Retired CIA deputy director for the East Europe division Milt Bearden said Panetta is a "brilliant" choice. "It is not problematic that Panetta lacks experience in intelligence," Bearden e-mailed. "Intel experience is overrated. Good judgement, common sense, and an understanding of Washington is a far better mix to take to Langley than the presumption of experience in intelligence matters. Having a civilian in the intelligence community mix is, likewise, a useful balance.
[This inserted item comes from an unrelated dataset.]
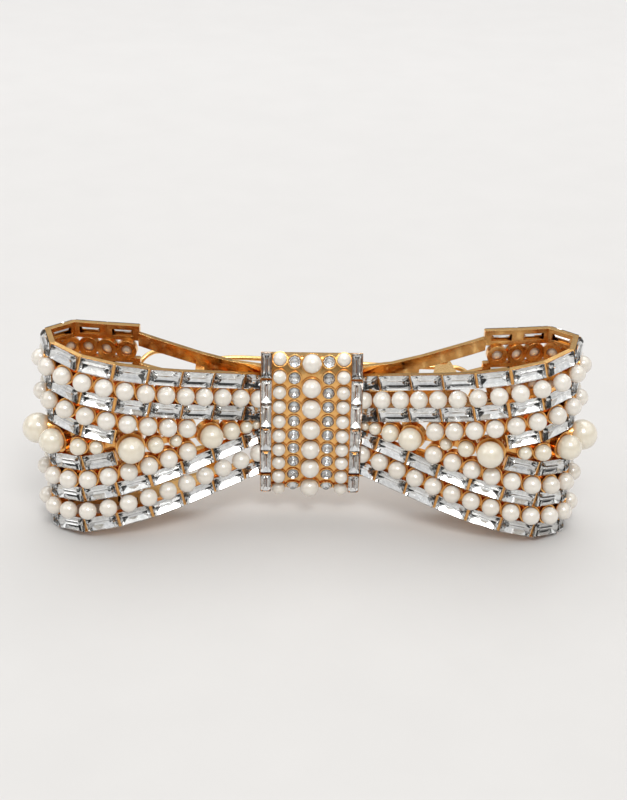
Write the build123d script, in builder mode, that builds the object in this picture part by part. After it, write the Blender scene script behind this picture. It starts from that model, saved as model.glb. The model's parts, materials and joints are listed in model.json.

Why not DNI?"
The Panetta choice also makes sense to him, said Philip Zelikow, a former counselor to Secretary of State Condoleezza Rice (and Foreign Policy writer)
<BurtWorm adds: And the controversial executive director of the 9/11 commission>. "The issues of presidential trust and clean hands are, at this moment in history, most important," Zelikow said by e-mail. "And even an 'intelligence professional' would have to rely on others in many ways. ... So Obama and his team have made a certain kind of tradeoff."
Initial Hill reaction was one of puzzlement, and consternation by at least one key senator that she had not been consulted on the choice. "I was not informed about the selection of Leon Panetta to be the CIA director," incoming chairwoman of the Senate Select Committee on Intelligence Dianne Feinstein (D-CA) was cited by the Los Angeles Times. "My position has consistently been that I believe the agency is best served by having an intelligence professional in charge at this time." Confirmation prep teams, take note.